Sound — 7
5 years after the catastrophic St. Anger album, Metallica release what is probably their most important record since their 1991 "Black Album", or perhaps even since Justice. This is the album that will make up most people's minds as to whether Metallica can still be considered a big player in metal. I bought this album one week after its release, and before i put it on I was filled with a mixture of great excitement and also to an extent great dread. Because if I put this album on and it was an epic fail, then that would be it. I would be forced to admit to all the doubters that the band who to this day I call my favourite band ever was dead. Well; lets start from the start. This album has been called a "return to form", and god did Metallica need it, because the more I listen to 2003's St. Anger the worse it sounds. WIth Death Magnetic, Metallica has attempted to get back to the sound of its first five albums, and to be fair the riffs are back, as are the guitar solos, Lars' snare no longer sounds like a child banging a stick off a binlid, and Hetfield, whilst no longer able to offer his aggressive rasping vocals of Metallica's early work, does at least seem to be making an effort to sing rather than simply shout with a faint melodic inclination as he appeared to do on St. Anger. The production quality is noticably better than on the band's previous album, and the instruments are clearly defined rather than sounding muddy and disorganised as they did on said previous release. In terms of the overall sound of the album, it sounds somewhere between "...And Justice For All" and the "Black Album". The riffs are certainly very reminiscent of these releases, as are the guitar solos, which unfortunately are repetitive and unexciting.

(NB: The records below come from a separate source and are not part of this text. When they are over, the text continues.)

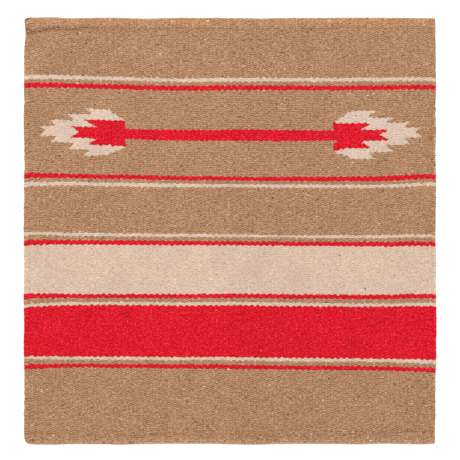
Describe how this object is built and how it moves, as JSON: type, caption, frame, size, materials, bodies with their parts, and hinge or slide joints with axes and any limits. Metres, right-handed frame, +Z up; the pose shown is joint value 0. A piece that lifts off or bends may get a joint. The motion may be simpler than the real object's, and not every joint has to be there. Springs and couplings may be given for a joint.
{
  "type": "saddle blanket",
  "caption": "Flat, nearly square wool saddle blanket, woven weft-faced in stripes with a double-ended arrow, whose two halves fold down over the horse's spine.",
  "frame": {"origin": "middle of the underside, on the plane that the flat blanket lies on", "axes": "+X along the weft, +Y along the warps and the horse's spine, +Z up out of the face shown in the picture"},
  "size_m": [0.8128, 0.8398, 0.006],
  "materials": {
    "tan_weft": "heathered tan wool weft, matte",
    "cream_weft": "undyed cream wool weft, matte",
    "red_weft": "bright red dyed wool weft, matte",
    "warp_yarn": "hard-spun natural wool warp, hidden in the cloth"
  },
  "bodies": {
    "left_half": {"warp_left": "warp_yarn", "edge_warp_left": "warp_yarn", "top_end_band_left": "tan_weft", "top_field_left": "tan_weft", "cream_line_1_left": "cream_weft", "tan_line_1_left": "tan_weft", "red_line_1_left": "red_weft", "arrow_panel_left": "tan_weft", "arrow_shaft_left": "red_weft", "arrow_head_left": "red_weft", "arrow_feathers_left": "cream_weft", "red_line_2_left": "red_weft", "tan_line_2_left": "tan_weft", "cream_line_2_left": "cream_weft", "middle_field_left": "tan_weft", "cream_line_3_left": "cream_weft", "tan_line_3_left": "tan_weft", "red_line_3_left": "red_weft", "cream_band_left": "cream_weft", "red_line_4_left": "red_weft", "tan_line_4_left": "tan_weft", "cream_line_4_left": "cream_weft", "red_band_left": "red_weft", "cream_line_5_left": "cream_weft", "tan_line_5_left": "tan_weft", "red_line_5_left": "red_weft", "bottom_field_left": "tan_weft", "bottom_end_band_left": "tan_weft"},
    "right_half": {"warp_right": "warp_yarn", "edge_warp_right": "warp_yarn", "top_end_band_right": "tan_weft", "top_field_right": "tan_weft", "cream_line_1_right": "cream_weft", "tan_line_1_right": "tan_weft", "red_line_1_right": "red_weft", "arrow_panel_right": "tan_weft", "arrow_shaft_right": "red_weft", "arrow_head_right": "red_weft", "arrow_feathers_right": "cream_weft", "red_line_2_right": "red_weft", "tan_line_2_right": "tan_weft", "cream_line_2_right": "cream_weft", "middle_field_right": "tan_weft", "cream_line_3_right": "cream_weft", "tan_line_3_right": "tan_weft", "red_line_3_right": "red_weft", "cream_band_right": "cream_weft", "red_line_4_right": "red_weft", "tan_line_4_right": "tan_weft", "cream_line_4_right": "cream_weft", "red_band_right": "red_weft", "cream_line_5_right": "cream_weft", "tan_line_5_right": "tan_weft", "red_line_5_right": "red_weft", "bottom_field_right": "tan_weft", "bottom_end_band_right": "tan_weft"}
  },
  "joints": [
    {"name": "spine_fold", "type": "hinge", "parent": "left_half", "child": "right_half", "pos_m": [0, 0, -0.0005], "axis": [0, 1, 0], "range_deg": [0, 180]}
  ]
}
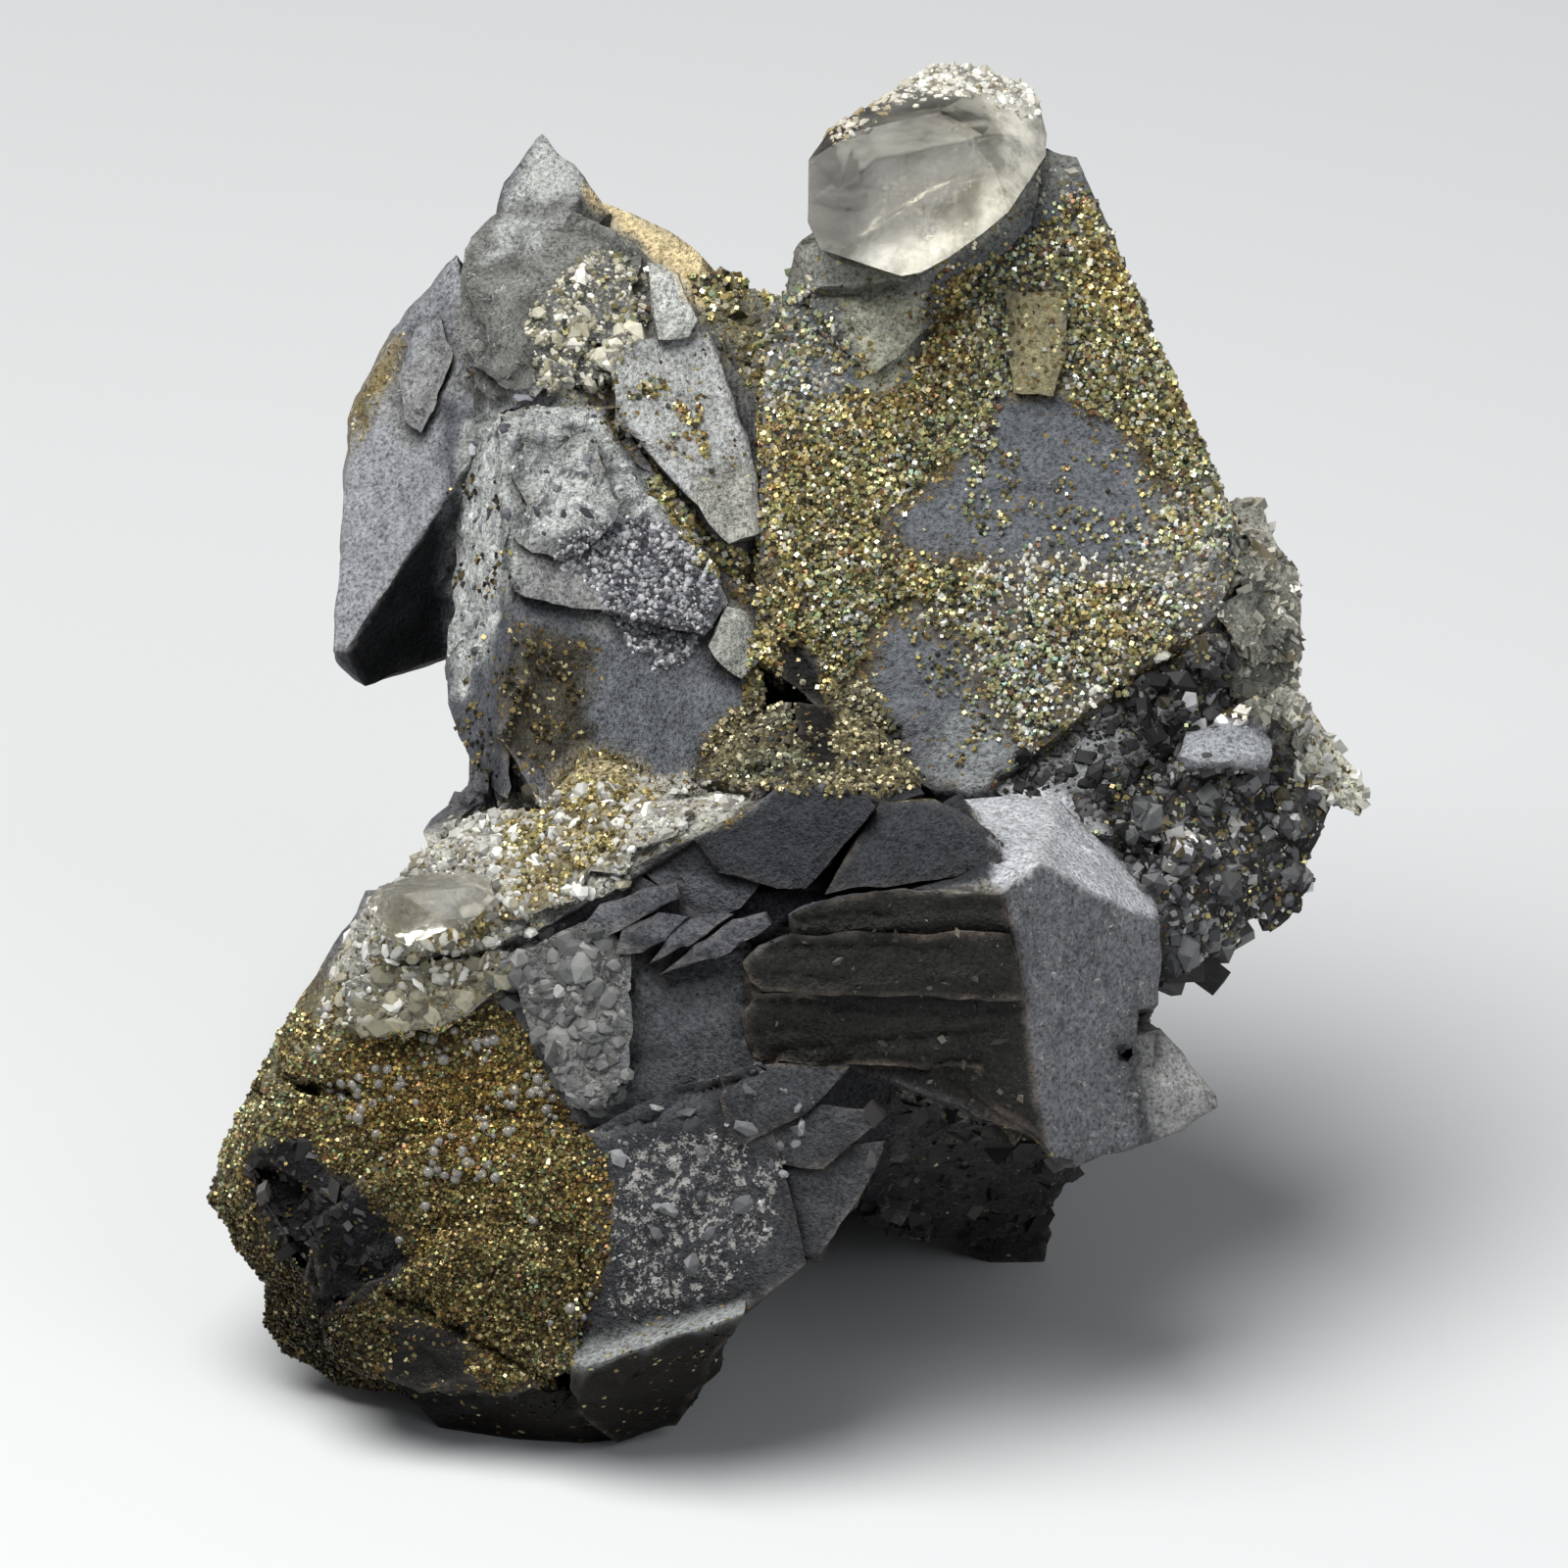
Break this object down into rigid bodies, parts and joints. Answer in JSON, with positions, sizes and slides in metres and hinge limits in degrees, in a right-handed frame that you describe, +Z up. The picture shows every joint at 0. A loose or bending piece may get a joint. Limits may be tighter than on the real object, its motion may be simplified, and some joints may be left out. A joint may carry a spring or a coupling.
{
  "type": "calcite and pyrite cluster",
  "caption": "Blocky grey calcite crystals grown together, crusted with fine pyrite, with a clear calcite crystal perched on top.",
  "frame": {"origin": "on the surface that the cluster rests on, under the middle of its bounding box", "axes": "+Z up as it rests on its feet, +X to the right as seen from the crusted front, +Y from the front to the back"},
  "size_m": [0.0636, 0.062, 0.0644],
  "materials": {
    "grey_calcite": "matt, fine-grained, paler on the worn edges",
    "clear_calcite": "clear with pale veils, bright faces",
    "pyrite": "brassy druse of fine sparkling grains"
  },
  "bodies": {
    "root": {"grey_calcite_cluster": "grey_calcite", "clear_calcite_crystal": "clear_calcite", "clear_calcite_prism": "clear_calcite", "pyrite_crust_tall_face": "pyrite", "pyrite_crust_tall_edge": "pyrite", "pyrite_crust_front_face": "pyrite", "pyrite_crust_sliver": "pyrite", "pyrite_crust_spire_foot": "pyrite", "pyrite_crust_valley": "pyrite", "pyrite_crust_band": "pyrite"}
  },
  "joints": []
}
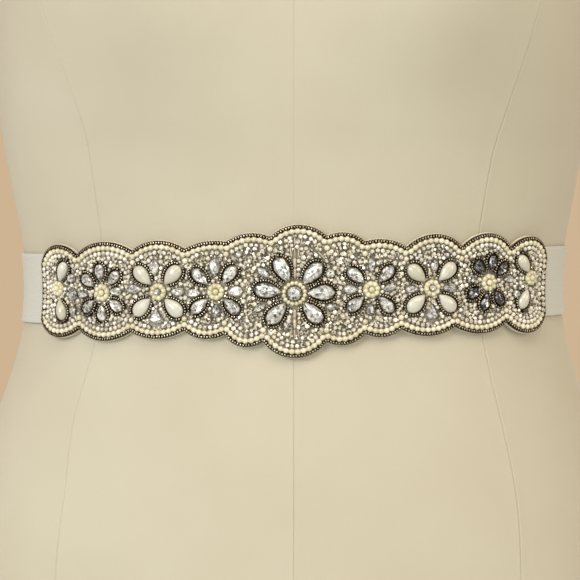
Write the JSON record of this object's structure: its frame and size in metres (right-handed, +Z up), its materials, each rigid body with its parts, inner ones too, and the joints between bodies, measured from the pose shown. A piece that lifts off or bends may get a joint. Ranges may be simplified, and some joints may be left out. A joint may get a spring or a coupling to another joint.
{
  "type": "beaded rhinestone belt on a dress form",
  "caption": "Scalloped bridal belt of beads, pearls and crystal flowers on elastic straps, hooked round a limbless dress form.",
  "frame": {"origin": "on the floor under the middle of the dress form, at the base board's underside", "axes": "+X to the picture's right, +Y from the belt's front towards the centre back, +Z up"},
  "size_m": [0.3698, 0.2545, 0.779],
  "materials": {
    "beadwork": "pearls, clear stones and dark metal beads sewn on cream felt",
    "elastic": "matte ribbed ivory elastic",
    "wire": "plain bent wire",
    "form_cover": "matte cream jersey with narrow seams",
    "form_board": "painted cream, satin"
  },
  "bodies": {
    "root": {"beaded_panel": "beadwork", "elastic_strap_left": "elastic", "elastic_strap_right": "elastic", "hook_1": "wire", "hook_2": "wire", "eye_1": "wire", "eye_2": "wire", "torso": "form_cover", "arm_plate_left": "form_cover", "arm_plate_right": "form_cover", "neck_cap": "form_cover", "base_board": "form_board"}
  },
  "joints": []
}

Kirk squeezed the last drops out of the Pentatonic Minor 19 years ago, and somebody really needs to tell him that, so that maybe if Metallica make another album then we might be treated to some of the inventive guitar work that we saw on tracks like "Fade to Black" and "Disposable Heroes".
Lyrics — 7
I would cite 1988's "...And Justice For All" as Hetfield's greatest lyrical achievement. After that he became less outspoken, aiming to create more radio friendly material. Popular lyrical themes in Death Magnetic include Hetfield's struggle with alcoholism, in tracks such as "That Was Just Your Life", and a recurring nightmare in "All Nightmare Long". Generally speaking the lyrics are better than on other recent Metallica releases, and fit the music fairly well. Hetfield doesn't sound as good as on the first five albums, but he hasn't sounded as good as that since his blowout in '92, so it's hardly a surprise.
Overall Impression — 9
In comparison with St. Anger, this is a vastly superior album in every aspect. Megadeth's United Abominations and Endgame would be better again, but considering where Metallica were coming from, this is an achievement nonetheless. That was Just your life; Broken, Beat and Scarred, All Nightmare Long and The Judas Kiss are my favourite songs on the album, as these are the songs which I feel have the best melodies and guitar work. The most hyped song is The Day That Never Comes, but I feel that this hype is largely undeserved. For me, this song never quite gets into its stride, and the long guitar solo at the end doesn't fit the song. If it were stolen/lost I would probably replace it. It is certainly an album worth getting, just don't expect another Master of Puppets.